The quest to synthesize this organism started 15 years ago, when geneticist J. Craig Venter and other prominent biologists envisioned making life another way - writing out the genetic code on a computer, synthesizing DNA, and transplanting it into a bacterium.

Venter gained prominence in the 1990s for pioneering new ways to decode human DNA and nearly beating the $3 billion government-run Human Genome Project to its goal.

In 2002, a rival group at SUNY Stony Brook announced they had used DNA synthesis to create an artificial version of the polio virus. Since viruses are not technically considered alive, this was seen as an intermediate step.

That work triggered a firestorm of criticism over its potential dangers, though the group's leader, Eckard Wimmer, says that his goal is to make attenuated viruses for vaccines and that he's making fast progress.

In 2007, Venter's group succeeded in transplanting the genetic code of one organism into another - leading to what Venter calls one of the group's most "philosophically important" papers, since it showed how flexible life could be.

In 2008, Venter's group announced they'd built the entire genetic code of an organism using laboratory chemicals. They re-created the DNA of a bacterium called M. genitalium (so named because it tends to colonize people's reproductive organs). They chose it because it had the shortest known bacterial genetic code.

The next step was to get the DNA to "boot up" inside a cell emptied of its own DNA. That proved difficult with M. genitalium so they switched to a M. mycoides, which carries a much longer genetic code - more than a million of the chemical coding characters known as base pairs.

The feat still required the use of existing life. The group started with small stretches of synthetic DNA, which they inserted into yeast cells. The yeast contains enzymes that act as a DNA repair mechanism and that automatically stitch these foreign pieces together.

The next step was to get the synthetic DNA out of the yeast and transplant it into an emptied-out bacterial cell. After many false starts, they got their first colony in late March. The group added several small changes to the original genetic code of the organism, including a gene that lends the bacteria a telltale blue color.

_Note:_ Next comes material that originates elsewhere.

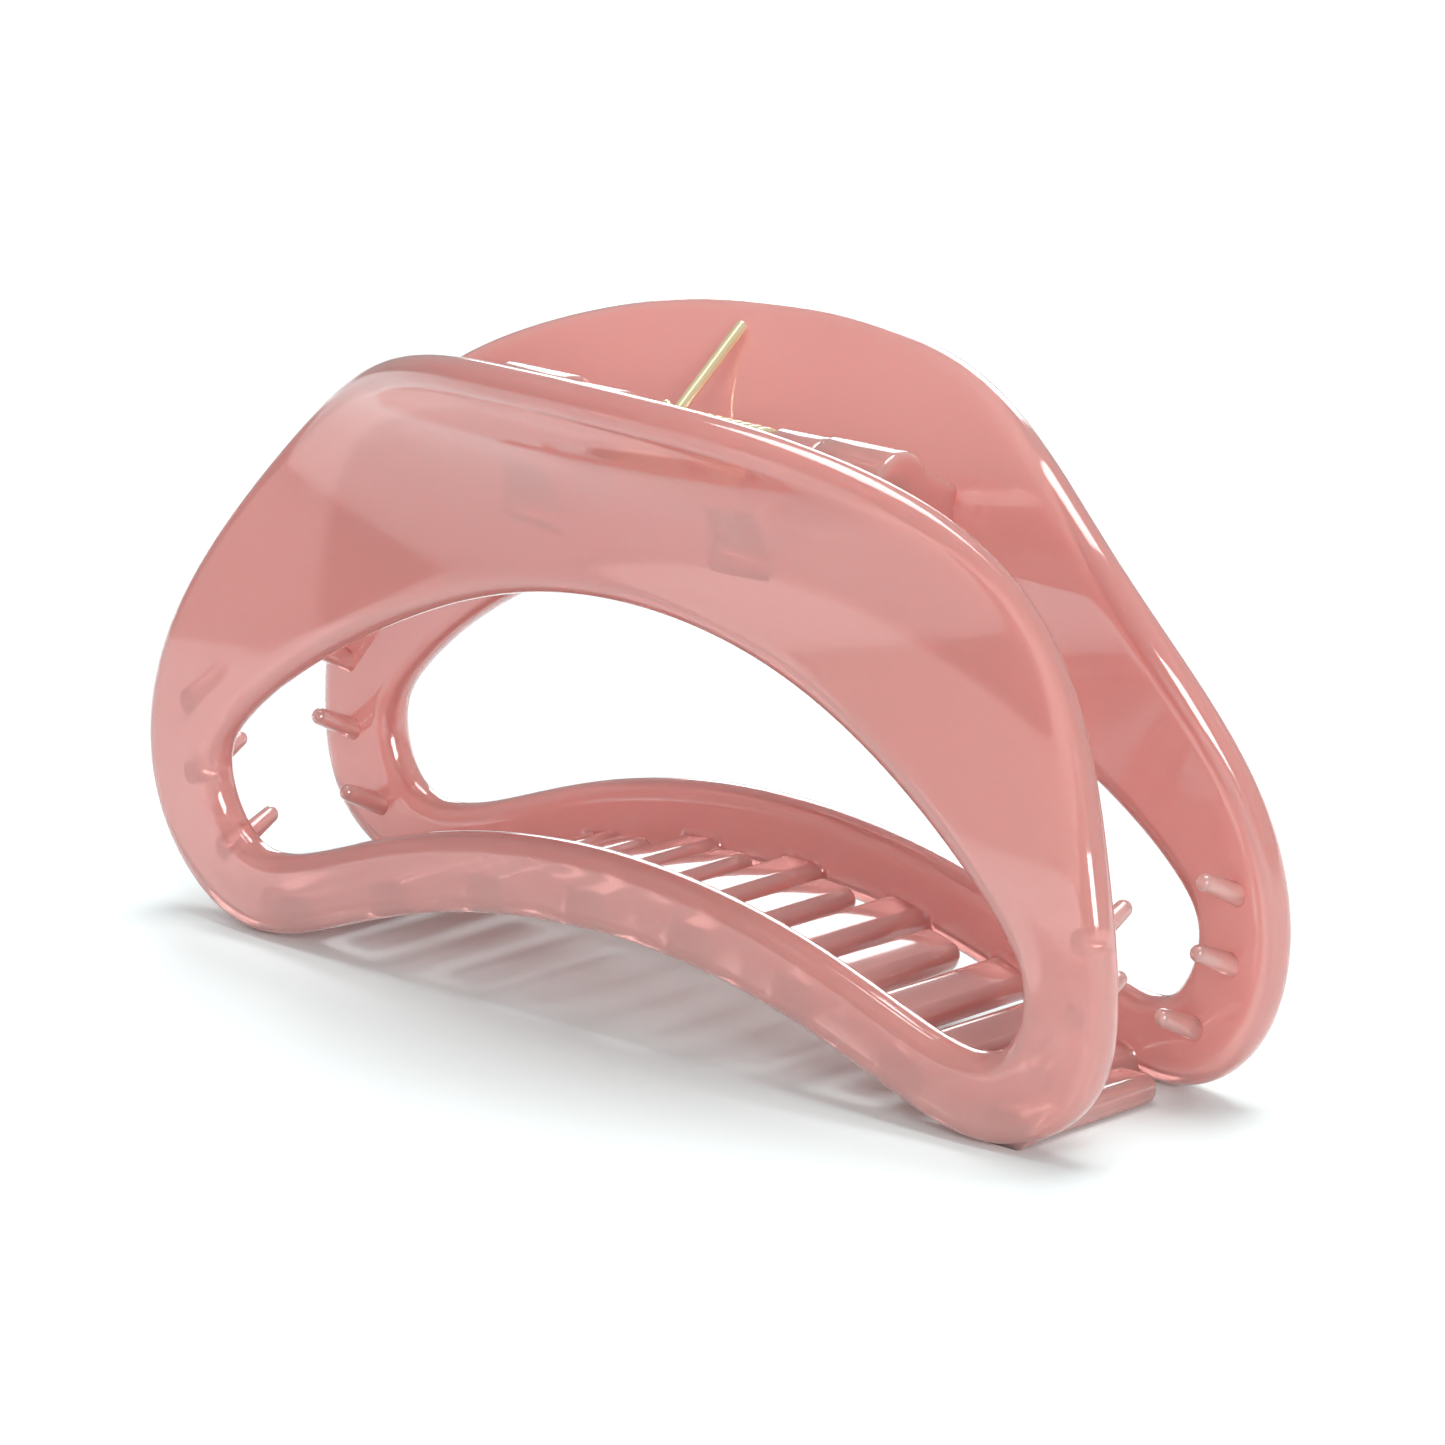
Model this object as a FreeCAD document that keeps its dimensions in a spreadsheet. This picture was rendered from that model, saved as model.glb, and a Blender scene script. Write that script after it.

They also added DNA that could be decoded into lines of alphabet, spelling out the researchers' names and several quotes, including "What I cannot build, I cannot understand," from physicist Richard Feynman.

In other labs around the country, biologists have forged ahead with the use of synthetic DNA, splicing pieces of it into the DNA of existing organisms rather than making the whole genetic code from scratch.

The group at Stony Brook is working on a new influenza vaccine as well as one for HIV. At the University of the Sciences in Philadelphia, geneticist Jennifer Anthony is adding synthetic DNA to E. coli to make a cheaper version of vitamin A.

And in Berkeley, Calif., the company Amyris Biotechnologies has used synthetic DNA to make a once-rare malaria medicine, expected on the market this year.

Despite such promising avenues of research, some see darker possibilities.

Within minutes of the announcement, the environmental group Friends of the Earth and the ETC group, a watchdog for new technologies, shot off warnings and calls for a moratorium on research in synthetic biology.

Penn's Caplan, who headed the original ethical review, said that, like any new technology, synthetic biology could be used for good or evil. It could also have unintended consequences when used with good intentions, especially if new organisms are let loose.

"Think of kudzu, or Japanese beetles or rabbits that went nuts" reproducing in Australia, he said. "Or killer bees," referring to various ways that manipulating the living world has backfired.

For him and other ethicists and philosophers, this finding knocks down the still-prevalent belief that life is animated by some sort of vital force.

"I sometimes describe this as Darwin's second shoe dropping," said Mark Bedau, a philosopher at Reed College in Portland, Ore. "This profoundly changes our view of our place in the universe, where we come from, and what we're made of."

Bedau foresees an even bigger impact when scientists create some new forms of life that nature never made or perhaps never could have made.

"Potentially, anything under the sun is now possible."